As a sophomore in high school, Heath Agnew was captain of his basketball team, averaging a double-double every game. Proven to be a young leader with immense potential, Agnew already had colleges begin the show interest in him. By his junior year he was getting calls from some of the biggest Division II schools in the country, several Division IIIs, and even a couple of Division Is. Agnew’s future was looking promising.
Basketball was year-round for Agnew. During the fall of his senior year, it became his sole focus. But there was one thing holding him back. He had started feeling shooting pains in his back the previous summer.
“I never thought anything of it,” he said. “When it started hurting I’d go see someone to loosen my muscles so I could still play. I never took time off. I thought ‘I’m 17 years old, I’m invincible, I’ll be fine.’ ”
So he kept training.
Then, in the middle of weight training, it happened.

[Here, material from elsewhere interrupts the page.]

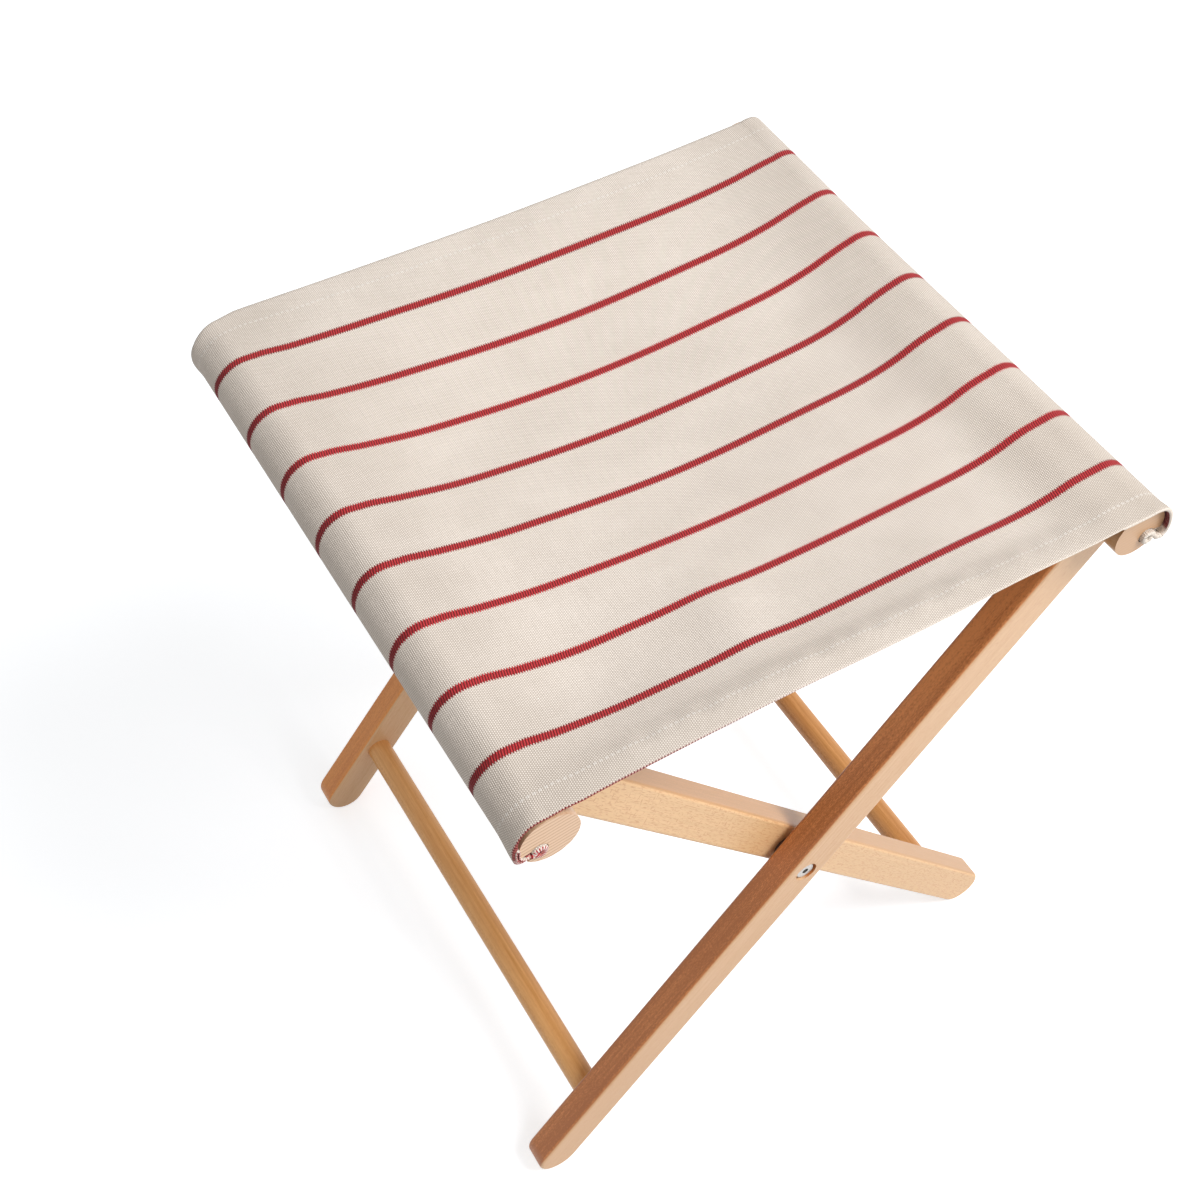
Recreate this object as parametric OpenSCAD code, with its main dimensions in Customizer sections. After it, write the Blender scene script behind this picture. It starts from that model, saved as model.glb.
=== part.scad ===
// Folding stool: two crossed beech frames, hinged where their legs cross, with a
// canvas sling hung between their top rails.
// Origin on the floor under the middle of the stool. X runs from rail to rail,
// Y along the rails and Z up. The outer frame carries the rail at +X.

/* [Stool] */
// Distance between the two rails' axes, with the stool open
rail_spacing = 360; // [320:1:400]
// Height of the rails' axes above the floor, with the stool open
rail_height = 467; // [430:1:500]

/* [Legs] */
// Width of a leg, seen from the side
leg_w = 29.5; // [24:0.5:32]
// Thickness of a leg, along the rails
leg_t = 18.5; // [15:0.5:24]
// Radius of the rounded long edges of a leg
leg_arris = 2.5; // [1:0.5:4]
// Gap between an outer leg and the inner leg beside it
leg_gap = 4.1; // [3:0.1:6]

/* [Rails] */
// Diameter of a rail
rail_d = 33; // [30:0.5:38]
// Length of a rail
rail_len = 387; // [320:1:460]
// How far a rail runs on past the outer legs' outer faces
rail_overhang = 17.3; // [10:0.1:30]
// Direction of the groove, in degrees below level, towards the outside
groove_angle = 10; // [0:1:20]
// Distance of the groove's round bottom from the rail's axis, along the groove
groove_offset = 7; // [6.5:0.1:7.5]
// How far the middle of the groove lies below the rail's axis
groove_drop = 5; // [4:0.1:5.5]

/* [Stretchers] */
// Diameter of a stretcher
stretcher_d = 18; // [14:0.5:20]
// Distance along the leg from the centre of the rounded foot to the stretcher
stretcher_up = 53; // [40:1:90]
// Depth of the blind holes that hold the stretchers
stretcher_seat = 10; // [7:0.5:12]

/* [Seat] */
// How far each side edge of the canvas stands past the rails' ends
cloth_overhang = 2; // [0:0.5:6]
// Thickness of the canvas
cloth_t = 1.4; // [1:0.1:1.8]
// How far the middle of the seat hangs below the tops of the rails
middle_sag = 24; // [10:1:40]
// How far the two side edges of the seat hang below the tops of the rails
edge_sag = 1; // [0.5:0.5:8]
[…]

He felt a pop while dead-lifting.
The next morning he wasn’t able to move his right leg. Agnew had suffered from a herniated disc, causing pinching in the sciatic nerve down his right leg. He was put in rehab, started physical therapy, endured shock pain management and hoped to be healthy by the time the season started.
However, recovery wasn’t going as well as expected and Agnew missed the first six games of the season. The DI and II schools who had been watching him called to say they chose to put him on hold for the spring. After seeing rehab wasn’t working, the doctors gave Agnew two options.
“Do you want to play or have surgery?”
“Looking back on it now, I should’ve had surgery,” said Agnew. “But it was my senior year and those guys were the teammates I’d been playing with since third grade. That was my team, my school, my people and I had to show loyalty to that.”
So Agnew played through the pain and contributed to the team the best he could. He returned to play for four games before he broke his ankle and ended up in a boot, benched for three more weeks.
He came back to play three weeks earlier than he should’ve, helping his team end the season by winning district.
Then he and his mom decided it was time for surgery. By then the nerve damage was so bad, he could no longer feel anything above the ankle in his right leg.
“At that point, all thoughts of playing college basketball were over,” said Agnew. “I decided I was just going to go to school and be a regular student at Texas State.”
But when he woke up from surgery, feeling like a new person, he reconsidered.
“I visited two DIIIs in Texas and got a good offer from a DII in Minnesota,” said Agnew. “I was really considering Minnesota, but after they found out about my back injury, things changed. I told the coach, ‘Minnesota’s too cold for that small offer.’”
Enter Dustin Galyon.
“I got a call from my dad saying that he had received a call from a NJCAA, DII school in Hesston Kansas,” said Agnew. “I wasn’t considering a junior college, but my dad said the coach was already in Texas, why not give it a shot?”
Agnew’s car ride to Texas Roadhouse, where he was meeting Galyon, was the first time he was able to sit up, let alone ride in a car for two weeks.
“We got there before they did so I went to the bathroom,” said Agnew. “I’m using the bathroom and Hurricane Galyon comes flying at me and starts greeting me, a hundred miles an hour talking to me. I thought ‘what am I getting myself into?’”
Two weeks later, Agnew endured a nine-hour drive to visit Hesston College.
“It was the perfect day, 70 degrees, chicken patties for lunch, everything was perfect,” said Agnew. “I met with the Jontray Harris, who I had known from playing against in high school, and instantly I could just see the maturity from just a year at Hesston. It was a testament to how coach can change people.”
On his way back to Texas, Agnew called his mom and told her he’s moving to Kansas.
“I committed and the rest is history.”
But that’s not the end of the story.
“He just keeps getting healthier and healthier,” said Galyon. “A guy who comes in as a freshman and didn’t play much while his body was getting right, to now as a sophomore, started every game this semester, unanimous team captain, I would say in some ways he’s won more than people ever thought.
“Heath Agnew’s story is incredible,” said Galyon. “When we talk about athletics, we talk about perseverance, toughness and winning. Yes, winning is important. But if you think about winning in a broader perspective, winning is not giving up, defying the odds and coming back from adversity.”